Let’s look at which words occur most commonly in sequence.


top_n_bigrams <- capital_bigrams %>%
  group_by(word1, word2) %>%
  tally() %>%
  ungroup() %>%
  arrange(desc(n)) %>%
  slice(1:55) 

# take only combinations where words occur more than once
table_bigram <- table(c(top_n_bigrams$word1, top_n_bigrams$word2)) %>%
  stack() %>%
  select(word = ind, pairs = values)
just_once_words <- table_bigram$word[table_bigram$pairs == 1]

word_graph <- top_n_bigrams %>%
  filter(!(word1 %in% just_once_words & word2 %in%just_once_words)) %>%
  graph_from_data_frame()

p_layout <- ggraph(word_graph, layout = "fr")$data %>%
  left_join(table_bigram, by = c("name" = "word"))

p_layout %>%
  ggplot() +
  aes(x = x, y = y) +
  geom_edge_link(color = "grey80") +
  geom_node_point(
    aes(size = log(pairs, base = 10)),
    color = "red",
    alpha = 0.8
  ) +
  geom_node_text(
    aes(label = name, alpha = log(pairs, base = 6)),
    repel = TRUE
  ) +
  scale_alpha_continuous(range = c(0.6, 1)) +
  scale_size_continuous(range = c(2, 10)) +
  theme_void() +
  theme(
    legend.position = "none",
    plot.caption = element_text(color = "grey50", hjust = 1, size = 7),
    plot.title = element_text(hjust = 0.5)
  ) +
  labs(
    title = "Concept Clusters in Capital",
    caption = "{marxmywords}"
  )

Which pairs of words occur most commonly in Capital? I would guess “surplus value”!

top_10_bigrams <- capital_bigrams %>%
  group_by(word1, word2) %>%
  tally() %>%
  ungroup() %>%
  arrange(desc(n)) %>%
  slice(1:10)

top_10_bigrams %>%  
  mutate(bigram = reorder(paste(word1, word2), n)) %>%
  ggplot() +
  aes(y = bigram, x = n, color = bigram) +
  geom_point() +
  geom_segment(
    aes(xend = 0, yend = bigram)
  ) +
  scale_x_continuous(
    expand = c(0, 0, 0.1, 0.1)
  ) +
  scale_color_manual(
    values = c(rep("black", 9), "red")
  ) +
  theme_marx() +
  theme(
    legend.position = "none",
    axis.ticks.y = element_blank(),
    axis.line.y = element_blank(),
    axis.title.y = element_blank(),
    plot.title = element_text(hjust = 0.5),
    plot.title.position = "plot"
  ) +
  xlab("# occurrences") +
  labs(
    title = "Capital: top 10 word pairs",
    caption = "{marxmywords}"
  )

What we see here is that “labour power” is actually the most common word pair, surpassing “surplus value” by a surprising 36%! In fact, the word “labour” occurs 2944 times – so 20% of the occurrences of the word “labour” are in the context of “labour power”.

Labour power is an abstraction of the quantity of (socially necessary) work a labourer can perform as part of the social contract they enter into with the owner of the means of production (a capitalist).

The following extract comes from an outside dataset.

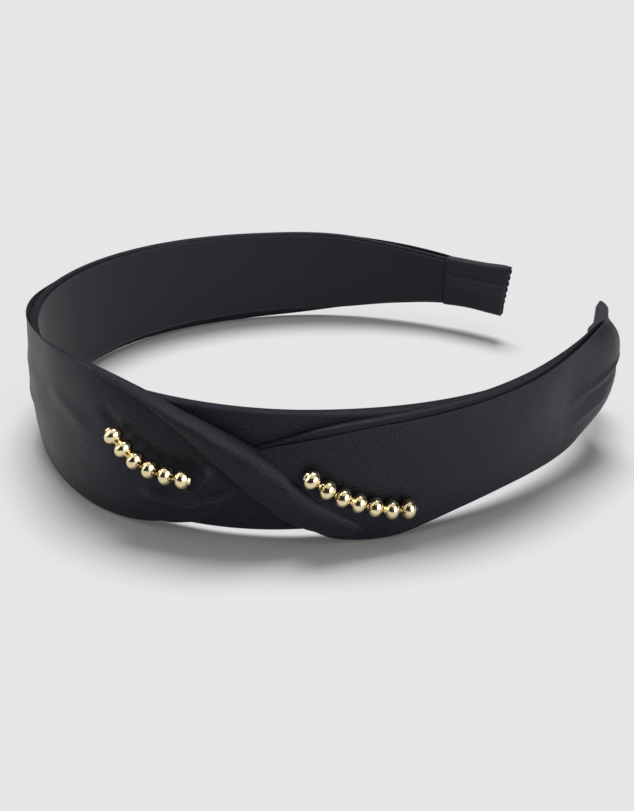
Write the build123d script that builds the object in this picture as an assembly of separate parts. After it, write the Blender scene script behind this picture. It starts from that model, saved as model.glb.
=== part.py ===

Labourers sell not their labour but their labour power. This difference is essential, since it permits the extraction of surplus value. If labourers were paid by their labour and not their labour power, there would be no surplus value.

Whence, then, arises the enigmatical character of the product of labour, so soon as it assumes the form of commodities? Clearly from this form itself. The equality of all sorts of human labour is expressed objectively by their products all being equally values; the measure of the expenditure of labour power by the duration of that expenditure, takes the form of the quantity of value of the products of labour; and finally the mutual relations of the producers, within which the social character of their labour affirms itself, take the form of a social relation between the products.

It’s really neat that this crucial, but kind of tricky, concept of labour power occurs more frequently than surplus value, a term more frequently encountered in Marxist discussions that I’ve read.